Special Education and Student Support Services
An analysis of a Special Education comparability report commissioned by AANDC and released during the fall of 2012 reveals that several of its recommendations may enable First Nations to provide comparable levels of inclusive second and third level supports. While not as comprehensive as a full review of Special Education on reserve might be, the report may be useful for updating and amending the Special Education Program (SEP) terms and conditions which have essentially been the same since the program was first introduced in 2003 and strengthening the case for appropriate special education programming for First Nations schools. The analysis includes the above commentary and is in the process of being finalized as an AFN response to the Department and to stakeholders.
The AFN is also working to support the National Board of the Youth Solvent Addiction Committee (YSAC) to advocate for SEP funding for students housed within these centres.
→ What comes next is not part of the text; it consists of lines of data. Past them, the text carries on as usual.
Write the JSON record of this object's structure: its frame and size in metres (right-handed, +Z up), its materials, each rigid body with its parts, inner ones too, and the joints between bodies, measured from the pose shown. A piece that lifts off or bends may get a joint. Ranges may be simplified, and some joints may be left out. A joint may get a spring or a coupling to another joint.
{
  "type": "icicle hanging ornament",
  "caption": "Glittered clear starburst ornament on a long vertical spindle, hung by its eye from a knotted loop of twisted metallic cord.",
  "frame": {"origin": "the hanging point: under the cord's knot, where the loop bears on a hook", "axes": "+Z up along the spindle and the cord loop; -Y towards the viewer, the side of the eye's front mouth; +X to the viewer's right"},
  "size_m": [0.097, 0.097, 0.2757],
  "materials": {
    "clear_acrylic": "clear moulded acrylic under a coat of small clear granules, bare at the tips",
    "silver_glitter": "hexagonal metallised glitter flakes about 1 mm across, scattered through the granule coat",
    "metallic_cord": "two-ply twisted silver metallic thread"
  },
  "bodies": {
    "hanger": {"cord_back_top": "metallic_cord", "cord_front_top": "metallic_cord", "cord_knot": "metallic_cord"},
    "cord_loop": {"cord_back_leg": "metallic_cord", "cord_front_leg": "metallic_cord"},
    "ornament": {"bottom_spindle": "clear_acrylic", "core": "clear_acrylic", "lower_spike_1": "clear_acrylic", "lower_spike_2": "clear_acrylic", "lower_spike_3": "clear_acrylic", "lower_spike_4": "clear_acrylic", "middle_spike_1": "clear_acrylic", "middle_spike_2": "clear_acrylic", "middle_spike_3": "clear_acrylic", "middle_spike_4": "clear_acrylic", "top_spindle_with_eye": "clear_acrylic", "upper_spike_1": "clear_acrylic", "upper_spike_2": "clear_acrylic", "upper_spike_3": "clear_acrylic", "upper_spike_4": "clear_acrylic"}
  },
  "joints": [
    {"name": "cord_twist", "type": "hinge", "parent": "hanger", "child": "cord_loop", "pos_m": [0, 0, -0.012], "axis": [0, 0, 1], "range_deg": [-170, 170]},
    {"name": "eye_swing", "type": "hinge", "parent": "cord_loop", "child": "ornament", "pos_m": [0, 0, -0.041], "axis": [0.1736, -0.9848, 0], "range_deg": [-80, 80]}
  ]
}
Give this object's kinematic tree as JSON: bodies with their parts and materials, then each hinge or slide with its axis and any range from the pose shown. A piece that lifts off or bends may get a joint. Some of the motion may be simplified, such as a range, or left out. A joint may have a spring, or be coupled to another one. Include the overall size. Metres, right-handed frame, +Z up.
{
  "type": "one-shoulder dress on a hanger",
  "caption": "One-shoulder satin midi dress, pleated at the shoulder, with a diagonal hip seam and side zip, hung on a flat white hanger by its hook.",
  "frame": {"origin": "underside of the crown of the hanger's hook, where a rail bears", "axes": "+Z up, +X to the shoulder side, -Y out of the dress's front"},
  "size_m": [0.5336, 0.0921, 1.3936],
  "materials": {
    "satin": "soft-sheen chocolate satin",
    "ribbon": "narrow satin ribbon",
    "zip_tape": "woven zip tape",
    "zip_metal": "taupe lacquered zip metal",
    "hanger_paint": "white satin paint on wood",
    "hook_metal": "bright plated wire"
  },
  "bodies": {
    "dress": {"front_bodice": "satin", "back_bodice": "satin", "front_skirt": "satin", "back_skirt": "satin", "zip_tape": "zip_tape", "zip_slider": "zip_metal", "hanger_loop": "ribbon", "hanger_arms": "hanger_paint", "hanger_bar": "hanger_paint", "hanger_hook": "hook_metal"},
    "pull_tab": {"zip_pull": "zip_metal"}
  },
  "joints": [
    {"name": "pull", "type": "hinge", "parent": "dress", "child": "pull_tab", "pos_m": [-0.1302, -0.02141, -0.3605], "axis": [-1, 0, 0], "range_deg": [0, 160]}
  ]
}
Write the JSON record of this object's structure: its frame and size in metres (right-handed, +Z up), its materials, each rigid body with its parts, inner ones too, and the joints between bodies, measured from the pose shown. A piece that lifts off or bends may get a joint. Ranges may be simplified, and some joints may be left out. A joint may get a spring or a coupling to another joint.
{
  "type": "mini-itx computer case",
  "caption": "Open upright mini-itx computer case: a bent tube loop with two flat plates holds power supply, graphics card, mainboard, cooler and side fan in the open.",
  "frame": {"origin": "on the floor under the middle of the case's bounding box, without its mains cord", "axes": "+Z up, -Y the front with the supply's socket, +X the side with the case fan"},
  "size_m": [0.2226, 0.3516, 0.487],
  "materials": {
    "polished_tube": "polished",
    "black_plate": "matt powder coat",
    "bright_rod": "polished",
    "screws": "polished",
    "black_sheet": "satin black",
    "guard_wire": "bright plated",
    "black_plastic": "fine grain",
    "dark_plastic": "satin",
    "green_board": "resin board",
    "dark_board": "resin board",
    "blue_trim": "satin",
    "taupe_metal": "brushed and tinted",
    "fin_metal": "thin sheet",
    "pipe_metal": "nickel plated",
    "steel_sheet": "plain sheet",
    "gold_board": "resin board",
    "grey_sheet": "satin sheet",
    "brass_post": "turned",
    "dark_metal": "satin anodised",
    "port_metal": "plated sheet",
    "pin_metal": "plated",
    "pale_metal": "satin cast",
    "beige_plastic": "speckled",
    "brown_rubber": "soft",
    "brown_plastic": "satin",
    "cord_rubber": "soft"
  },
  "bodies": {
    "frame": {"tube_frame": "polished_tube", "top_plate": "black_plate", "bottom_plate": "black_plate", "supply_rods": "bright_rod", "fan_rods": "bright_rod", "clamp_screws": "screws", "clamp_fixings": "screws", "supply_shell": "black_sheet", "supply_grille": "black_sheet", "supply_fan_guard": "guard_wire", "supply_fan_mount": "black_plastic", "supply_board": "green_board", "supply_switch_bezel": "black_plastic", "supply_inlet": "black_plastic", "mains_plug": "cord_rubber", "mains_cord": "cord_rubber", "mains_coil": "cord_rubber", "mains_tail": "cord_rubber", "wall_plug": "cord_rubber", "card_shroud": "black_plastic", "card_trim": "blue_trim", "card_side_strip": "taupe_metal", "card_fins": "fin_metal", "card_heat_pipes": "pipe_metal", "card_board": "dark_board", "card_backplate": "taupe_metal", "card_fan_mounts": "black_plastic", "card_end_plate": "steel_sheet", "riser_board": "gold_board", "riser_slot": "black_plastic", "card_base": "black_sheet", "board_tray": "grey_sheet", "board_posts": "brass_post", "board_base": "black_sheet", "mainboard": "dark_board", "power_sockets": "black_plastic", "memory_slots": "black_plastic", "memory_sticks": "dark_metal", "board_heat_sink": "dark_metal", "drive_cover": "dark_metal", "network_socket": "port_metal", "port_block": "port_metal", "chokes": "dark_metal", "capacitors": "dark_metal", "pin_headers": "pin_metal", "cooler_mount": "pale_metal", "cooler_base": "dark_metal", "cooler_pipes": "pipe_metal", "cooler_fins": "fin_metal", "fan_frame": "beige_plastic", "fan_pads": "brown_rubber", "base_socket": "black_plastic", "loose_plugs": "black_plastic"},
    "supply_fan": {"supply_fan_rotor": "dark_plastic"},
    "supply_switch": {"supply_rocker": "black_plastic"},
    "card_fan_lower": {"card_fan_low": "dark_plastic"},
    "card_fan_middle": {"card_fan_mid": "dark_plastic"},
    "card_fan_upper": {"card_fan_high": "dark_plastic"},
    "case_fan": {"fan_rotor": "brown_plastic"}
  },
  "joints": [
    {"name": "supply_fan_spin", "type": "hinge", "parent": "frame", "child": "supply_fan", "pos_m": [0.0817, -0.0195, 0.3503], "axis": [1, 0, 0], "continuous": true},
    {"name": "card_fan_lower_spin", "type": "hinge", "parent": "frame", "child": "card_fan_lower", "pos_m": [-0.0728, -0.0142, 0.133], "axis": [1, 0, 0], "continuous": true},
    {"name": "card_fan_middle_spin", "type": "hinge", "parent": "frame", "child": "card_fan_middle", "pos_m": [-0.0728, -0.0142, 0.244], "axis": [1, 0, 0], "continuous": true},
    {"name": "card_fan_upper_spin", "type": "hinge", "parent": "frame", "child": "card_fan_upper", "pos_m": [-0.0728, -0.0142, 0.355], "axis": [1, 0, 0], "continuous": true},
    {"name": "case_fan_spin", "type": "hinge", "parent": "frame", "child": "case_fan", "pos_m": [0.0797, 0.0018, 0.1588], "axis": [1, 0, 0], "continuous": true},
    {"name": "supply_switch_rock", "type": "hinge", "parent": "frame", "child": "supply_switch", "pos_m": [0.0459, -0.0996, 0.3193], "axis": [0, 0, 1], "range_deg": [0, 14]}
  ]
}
It’s Our Time First Nations Education Tool Kit
Grounded in the principles of the United Nations Declaration on the Rights of Indigenous Peoples and reinforcing First Nations teachings and values, this Tool Kit is part of a comprehensive strategy to reach out to First Nation students, teachers, schools, and the public to create a greater awareness and understanding of First Nations’ rights, histories, and cultures. It has been successfully piloted in select First Nations and non-First Nations schools in Manitoba and a full implementation plan begins in the fall.
Next Steps - Moving Forward
• Continued work with the CCOE and NIEC to further Treaty and inherent rights to education and First Nations Control of First Nations Education which includes:
o equitable and sustainable funding for First Nations education within a lifelong learning context;
o quality of education based on First Nations driven education systems;
o change reflective of regional diversities;
o First Nations driven timelines and priorities; and,
o First Nations Language recognition and revitalization.